Work instructions: Reproduce only the lines from the one containing "const part = new THREE.Group();" through the one containing "bpy.data.objects.remove(obj)", exactly as written and with both ends included.

- - -

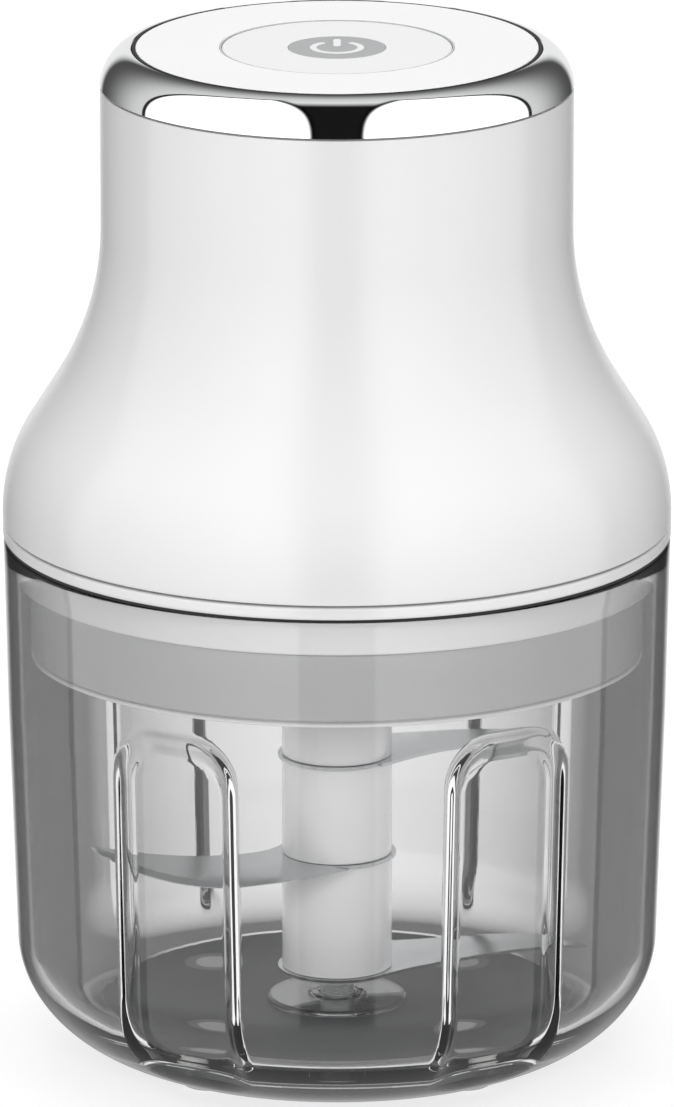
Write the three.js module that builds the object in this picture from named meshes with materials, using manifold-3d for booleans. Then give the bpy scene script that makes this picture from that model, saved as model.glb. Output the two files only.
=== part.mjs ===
// Cordless mini chopper: a clear fluted bowl, a three-blade hub on a pin, a splash lid
// and a bell-shaped motor head with a push button on top.
// Millimetres, +Z up. The origin is under the middle of the bowl, on the plane the feet stand on.
// The front of the chopper faces -Y and its charging port faces +Y.

import * as THREE from 'three';
import { mergeVertices } from 'three/addons/utils/BufferGeometryUtils.js';
import Module from 'manifold-3d';

const wasm = await Module();
wasm.setup();

// ---- Driving dimensions ----

const GAP = 0.3; // air kept between two pieces that touch in the real object
const STACK_GAP = 0.1; // the same, between flat faces stacked along the axis
const FLOAT_GAP = 0.2; // the same, between the ends of pieces that turn or slide
const CUT = 1; // how far a cutting solid runs past the face that it opens

const ROUND_LARGE = 32; // facets round the bowl, the shell and what nests in them
const ROUND_MEDIUM = 20;
const ROUND_SMALL = 10;
const FLANK_ANGLE = THREE.MathUtils.degToRad(32.4); // the bell's straight flank, from upright
const FLUTE_ANGLES = [-31.5, 31.5, 144, -144]; // degrees from the front
const MOUNT_ANGLES = [90, 210, 330];
const LEG_ANGLES = [-90, 50, 130];
const INTERLOCK_ANGLE = -51;

// the whole part
const HEIGHT = 127.3;
const HEAD_RADIUS = 41; // the motor head's lip

// bowl
const RIM_STEP = 0.08; // what the bowl's rim stands in from the head's lip
const BOWL_RIM_Z = 65.8;
const BOWL_WAIST_Z = 45;
const RIM_DRAFT = 0.46; // what the wall comes in from the rim to the waist
const WALL_DRAFT = 1.01; // and from the waist to the heel
const BOWL_WALL = 1.8;
const HEEL_WIDE = 18.55; // quarter ellipse under the wall
const HEEL_HIGH = 15.07;
const HEEL_SUNK = 0.62; // how far the ellipse would run below the flat underside
const BOWL_UNDERSIDE_Z = 1;
const FLOOR_Z = 6.5;
const INNER_HEEL_WIDE = 8.05;
const INNER_HEEL_HIGH = 9;
const LID_DEPTH = 13.7; // from the rim down to the ribs that the lid rests on
const FLUTE_WIDE = 17;
const FLUTE_LOW_Z = 2.4;
const FLUTE_CORNER = 7;
const FLUTE_DEPTH = 2.6;
const RIB_CAP = 2.5; // plastic between the top of a flute and the lid
const FOOT_RADIUS = 3.6;
const FOOT_PEG = 2;
const FOOT_PEG_LENGTH = 2.7;
const FOOT_RIM = 0.4;
const FOOT_OUTSET = 1.02; // the feet's circle, out from the heel's centre line
const DISC_THICKNESS = 0.8;

// hub and blades
const PIN_RADIUS = 2.08;
const PIN_TOP_Z = 26.3;
const PIN_SEAT_Z = 2.3;
const PIN_CHAMFER = 0.5;
const PIN_FLANGE_RADIUS = 8.65;
const PIN_FLANGE_THICKNESS = 0.7;
const BUSH_RADIUS = 3.1;
const BUSH_CAP = 1.2;
const HUB_RADIUS = 6.8;
const HUB_BOTTOM_Z = 10.2;
const CORE_RADIUS = 4.2;
const HUB_SOCKET_DEPTH = 6.5;
const DOG_RADIUS = 3.9;
const DOG_PLAY = 0.5;
const BLADE_THICKNESS = 0.8;
const LOWER_BLADE_STEP = 1.8; // each blade's height over the hub's end or the blade below
const MIDDLE_BLADE_STEP = 12.7;
const UPPER_BLADE_STEP = 12.9;
const BLADE_TIP = 30.4;
const BLADE_WIDTH = 14;
const BLADE_LAND = 0.5; // how far a blade's clamped ring stands out of the hub

// splash lid
const SEAL_FIT = 0.32;
const SEAL_THICKNESS = 1.9;
const SEAL_PROUD = 1.2; // how far the seal stands out of the lid's side
const SEAL_HEIGHT = 4.7;
const LID_WALL = 1.6;
const LID_CHAMFER = 0.3;
const COLLAR_PLAY = 0.6;
const COLLAR_WALL = 2;
const POST_RADIUS = 2.2;

// motor head
const WELL_FIT = 0.4;
const WELL_DEPTH = 8.6; // below the bowl's rim
const WELL_WALL = 1.6;
const WELL_FLOOR = 1.8;
const LIP_HEIGHT = 1.6;
const LIP_CHAMFER = 0.3;
const SEAM_GAP = 0.25;
const SPIGOT_HEIGHT = 1.3;
const BELLY_LIFT = 1.6;
const BELLY_ARC = 20.5;
const FLANK_LENGTH = 6.086;
const SHELL_WALL = 1.9;
const SCREW_RADIUS = 1; // every screw's shank
const SCREW_BORE = 1.3;
const SCREW_HEAD = 1.6;
const SCREW_HEAD_HEIGHT = 1;
const CASE_SCREW_INSET = 4.4;
const CASE_SCREW_LENGTH = 9.15;
const CASE_BOSS_RADIUS = 2.6;
const CASE_BOSS_HEIGHT = 12.7;
const RING_HEIGHT = 4.85;
const RING_WIDE = 4.35; // quarter ellipse of the ring's nose
const RING_PROUD = 0.1;
const RING_LAND = 0.45; // flat rest of the nose beside the top cover
const RING_SPIGOT = 3.65;
const RING_FIT = 0.35;
const TOP_PLATE = 1.9;
const TOP_SKIRT = 1.7;
const TOP_SKIRT_INSET = 0.45;
const BUTTON_RADIUS = 14.05;
const BUTTON_PLATE = 2.3;
const BUTTON_SKIRT = 1.15;
const BUTTON_FLANGE = 0.95;
const BUTTON_STEM = 2;
const BUTTON_TRAVEL_ROOM = 1.1;
const ICON_RADIUS = 5.8;
const ICON_DEPTH = 1.2;
const SIGN_RADIUS = 2.9;
const SIGN_STROKE = 0.8;
const SIGN_BAR = { half: 0.45, low: 0.6, high: 4.4 };
const SIGN_OPEN = THREE.MathUtils.degToRad(39);
const PORT_DROP = 12.45; // the port's middle, below the shell's top
const PORT_POCKET = { half: 6.8, high: 4.7, deep: 1.45 };
const PORT_PAD = { margin: 1.8, thick: 2.5 };
const PORT_HOLE = { half: 5, high: 2.2 };
const PORT_PLUG = { half: 4, high: 1, long: 1.4 };
const SOCKET = { half: 4.5, high: 1.6, long: 6.9, wall: 0.4 };
const TONGUE = { half: 3.2, high: 0.3 };

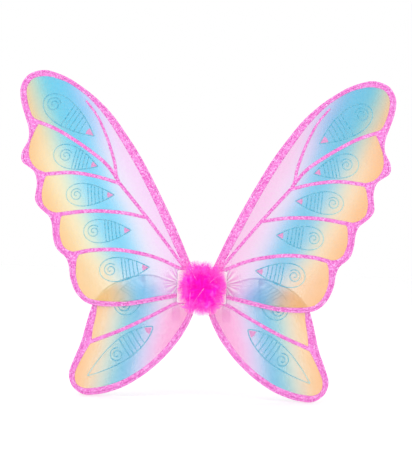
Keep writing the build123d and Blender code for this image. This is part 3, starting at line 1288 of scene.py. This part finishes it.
def make_pad():
    """The pad against the back and its bound edge."""
    tint = colours()
    half_x, back, half_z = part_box("pad_back_cover")[1]
    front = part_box("pad_front_cover")[0].y
    binding_low, binding_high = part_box("pad_edge_binding")
    outline = rounded_outline(half_x - 0.6 * MM, half_z - 0.6 * MM, 3 * MM, 96, 0.5 * MM)
    points, faces = cushion_mesh(outline, back, front, 0.45, 6, 0.25 * MM)
    # The pad's colour is white cloth greyed as painted shade
    look = finish("pad_cloth", cloth, tint.pad[:], 0.9 * MM)
    pad = piece("back_pad", points, faces, look, slot="pad_fabric")
    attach(pad, HUB)
    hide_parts("pad_back_cover", "pad_front_cover", "pad_foam")
    path = rounded_outline(half_x - 1.0 * MM, half_z - 1.0 * MM, 2.6 * MM, 160, 0.3 * MM)
    middle = (binding_low.y + binding_high.y) / 2
    half = (binding_high.y - binding_low.y) / 2
    points, faces = ring_tube(path, middle, BINDING_HALF, half)
    # The binding's colour is white cloth greyed as painted shade
    look = finish("binding_cloth", cloth, tint.binding[:], 0.6 * MM)
    binding = piece("pad_binding", points, faces, look, slot="pad_fabric")
    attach(binding, HUB)
    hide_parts("pad_edge_binding")
    path = rounded_outline(half_x - 3.0 * MM, half_z - 3.0 * MM, 1.5 * MM, 160, 0.3 * MM)
    row = stitch_row(path, sizes().stitch_pitch, 2.0 * MM, 0.22 * MM, back - STITCH_SEAT, 1)
    look = finish("pad_thread", cloth, tint.thread[:], THREAD_PLY)
    thread = piece("pad_stitches", *row, look, slot="thread")
    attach(thread, HUB)


# Half the width of the binding, how deep the pad's stitches lie and the twist of the thread
BINDING_HALF = 0.98 * MM
STITCH_SEAT = 1.25 * MM
THREAD_PLY = 0.4 * MM


def ring_tube(path, middle, half_wide, half_high, sides=14):
    """A closed tube along a closed outline at one level."""
    ahead = unit(np.roll(path, -1, axis=0) - np.roll(path, 1, axis=0))
    outward = np.column_stack([ahead[:, 1], -ahead[:, 0]])
    points = []
    for (x, z), (ox, oz) in zip(path, outward):
        for i in range(sides):
            angle = math.tau * i / sides
            wide = math.cos(angle) * half_wide
            points.append((x + ox * wide, middle + math.sin(angle) * half_high, z + oz * wide))
    return np.array(points), [face[::-1] for face in tube_faces(len(path), sides, closed=True)]


def stitch_row(path, pitch, long, half, level, face):
    """A row of sewn stitches along a closed outline, their ends sunk in the cloth."""
    closed = np.vstack([path, path[:1]])
    even, _ = evenly(closed, pitch / STITCH_STEPS)
    points, faces = [], []
    for start in range(0, len(even) - STITCH_STEPS, STITCH_STEPS):
        first = even[start]
        last = even[start + round(STITCH_STEPS * long / pitch)]
        run = unit(last - first)
        aside = np.array([-run[1], run[0]])
        base = len(points)
        for share in np.linspace(0, 1, STITCH_RINGS):
            centre = first + (last - first) * share
            arch = math.sin(math.pi * (0.08 + 0.84 * share))
            for j in range(STITCH_SIDES):
                angle = math.tau * j / STITCH_SIDES
                flat = centre + aside * half * arch * math.cos(angle)
                rise = half * (arch * (0.5 + math.sin(angle)) - 0.35)
                points.append((flat[0], level + face * rise, flat[1]))
        faces += [tuple(base + i for i in ring) for ring in tube_faces(STITCH_RINGS, STITCH_SIDES)]
    if face < 0:
        faces = [ring[::-1] for ring in faces]
    return np.array(points), faces


# Points of the outline to one stitch, and the rings and sides of its thread
STITCH_STEPS = 6
STITCH_RINGS = 5
STITCH_SIDES = 6


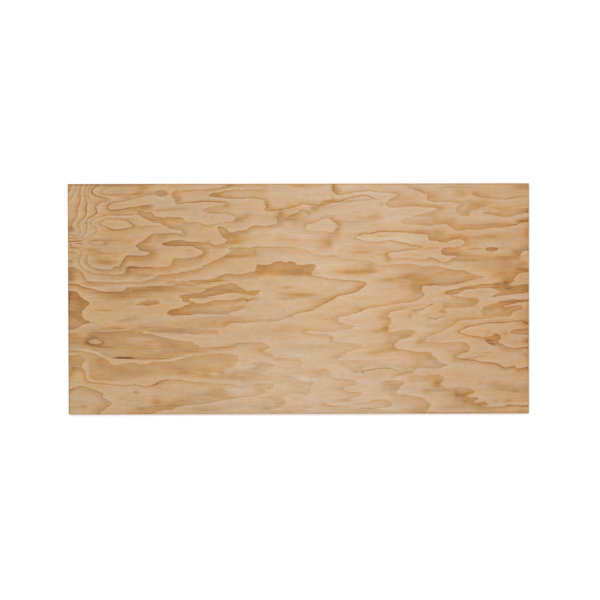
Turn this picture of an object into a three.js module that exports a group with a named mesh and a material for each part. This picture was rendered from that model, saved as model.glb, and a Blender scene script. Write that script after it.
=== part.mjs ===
// Plywood sheet: one hot-pressed panel of peeled softwood veneer, sawn square on all four edges.
//
// The sheet lies flat, as it is stacked and stored. Millimetres, +Z up.
//   X  along the sheet, which is the way the grain of the face and the back veneer runs
//   Y  across the sheet
//   Z  through the thickness, from the back veneer up to the face veneer
// The origin is the middle of the back, so the back lies in the plane Z = 0.

import * as THREE from 'three';

// ---- Driving dimensions ----

// The trimmed size of a full sheet: 8 ft by 4 ft, as it is sold in metric.
const LENGTH = 2440;
const WIDTH = 1220;
const THICKNESS = 18;

// The trim saws leave the corners square, and handling dulls their upright edges.
const CORNER_RADIUS = 1.5;
const CORNER_STEPS = 4;

// The long arrises, where the face and the back meet the sawn edges, are dulled less than that.
const ARRIS_RADIUS = 0.6;
const ARRIS_STEPS = 3;

// ---- Finish ----

const PINE_VENEER = new THREE.MeshStandardMaterial({
  name: 'pine_veneer',
  color: 0xd0ac84,
  roughness: 0.62,
  metalness: 0,
});

// ---- The sheet ----

// The plan of the sheet, centred on the origin, with its four corners rounded. Counter-clockwise.
function sheetPlan(length, width, cornerRadius) {
  const farX = length / 2;
  const farY = width / 2;
  const middleX = farX - cornerRadius;
  const middleY = farY - cornerRadius;
  const quarterTurn = Math.PI / 2;
  const corners = [
    [middleX, middleY],
    [-middleX, middleY],
    [-middleX, -middleY],
    [middleX, -middleY],
  ];
  const plan = new THREE.Shape();
  plan.moveTo(farX, middleY);
  corners.forEach(([x, y], turn) => {
    plan.absarc(x, y, cornerRadius, turn * quarterTurn, (turn + 1) * quarterTurn, false);
  });
  plan.closePath();
  return plan;
}

// The plan carried through the thickness. The bevel rounds both arrises inside the plan's outline:
// the two caps are the face and the back, and the wall between the bevels is the sawn edge.
function sheetSolid() {
  const sawnEdgeHeight = THICKNESS - 2 * ARRIS_RADIUS;
  const solid = new THREE.ExtrudeGeometry(sheetPlan(LENGTH, WIDTH, CORNER_RADIUS), {
    depth: sawnEdgeHeight,
    curveSegments: CORNER_STEPS,
    bevelEnabled: true,
    bevelThickness: ARRIS_RADIUS,
    bevelSize: ARRIS_RADIUS,
    bevelOffset: -ARRIS_RADIUS,
    bevelSegments: ARRIS_STEPS,
  });
  solid.translate(0, 0, ARRIS_RADIUS);
  return solid;
}

const plywoodSheet = new THREE.Mesh(sheetSolid(), PINE_VENEER);
plywoodSheet.name = 'plywood_sheet';

const part = new THREE.Group();
part.name = 'plywood_sheet_part';
part.add(plywoodSheet);

export default part;
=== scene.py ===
import math
import bpy
import numpy as np
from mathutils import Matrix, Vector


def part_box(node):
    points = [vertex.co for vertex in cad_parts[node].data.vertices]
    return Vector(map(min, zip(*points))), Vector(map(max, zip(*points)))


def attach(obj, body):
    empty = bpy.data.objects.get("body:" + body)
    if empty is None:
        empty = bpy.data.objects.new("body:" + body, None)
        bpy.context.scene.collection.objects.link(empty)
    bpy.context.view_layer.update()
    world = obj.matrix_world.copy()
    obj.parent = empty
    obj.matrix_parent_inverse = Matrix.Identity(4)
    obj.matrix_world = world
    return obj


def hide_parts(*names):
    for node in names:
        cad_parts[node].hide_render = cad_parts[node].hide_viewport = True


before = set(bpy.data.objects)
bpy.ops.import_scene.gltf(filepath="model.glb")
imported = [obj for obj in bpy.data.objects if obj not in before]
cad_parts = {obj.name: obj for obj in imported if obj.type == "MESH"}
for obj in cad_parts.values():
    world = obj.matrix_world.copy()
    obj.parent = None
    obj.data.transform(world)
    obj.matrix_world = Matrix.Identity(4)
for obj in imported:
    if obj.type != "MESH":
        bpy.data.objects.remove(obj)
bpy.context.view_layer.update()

# ---- The face veneer: its figure ----
# The face is one softwood veneer, peeled from a turning log by a long knife and dried flat. The knife
# meets the growth rings at a shallow angle, so each ring shows as a wandering line: crisp where dark
# latewood stops against the next pale spring wood, and fading away on its other side.

MM = 0.001  # in metres, as the scene is
low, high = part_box("plywood_sheet")
LENGTH = (high.x - low.x) / MM
WIDTH = (high.y - low.y) / MM
THICKNESS = (high.z - low.z) / MM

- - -

Correct result:
const part = new THREE.Group();
part.name = 'plywood_sheet_part';
part.add(plywoodSheet);

export default part;
=== scene.py ===
import math
import bpy
import numpy as np
from mathutils import Matrix, Vector


def part_box(node):
    points = [vertex.co for vertex in cad_parts[node].data.vertices]
    return Vector(map(min, zip(*points))), Vector(map(max, zip(*points)))


def attach(obj, body):
    empty = bpy.data.objects.get("body:" + body)
    if empty is None:
        empty = bpy.data.objects.new("body:" + body, None)
        bpy.context.scene.collection.objects.link(empty)
    bpy.context.view_layer.update()
    world = obj.matrix_world.copy()
    obj.parent = empty
    obj.matrix_parent_inverse = Matrix.Identity(4)
    obj.matrix_world = world
    return obj


def hide_parts(*names):
    for node in names:
        cad_parts[node].hide_render = cad_parts[node].hide_viewport = True


before = set(bpy.data.objects)
bpy.ops.import_scene.gltf(filepath="model.glb")
imported = [obj for obj in bpy.data.objects if obj not in before]
cad_parts = {obj.name: obj for obj in imported if obj.type == "MESH"}
for obj in cad_parts.values():
    world = obj.matrix_world.copy()
    obj.parent = None
    obj.data.transform(world)
    obj.matrix_world = Matrix.Identity(4)
for obj in imported:
    if obj.type != "MESH":
        bpy.data.objects.remove(obj)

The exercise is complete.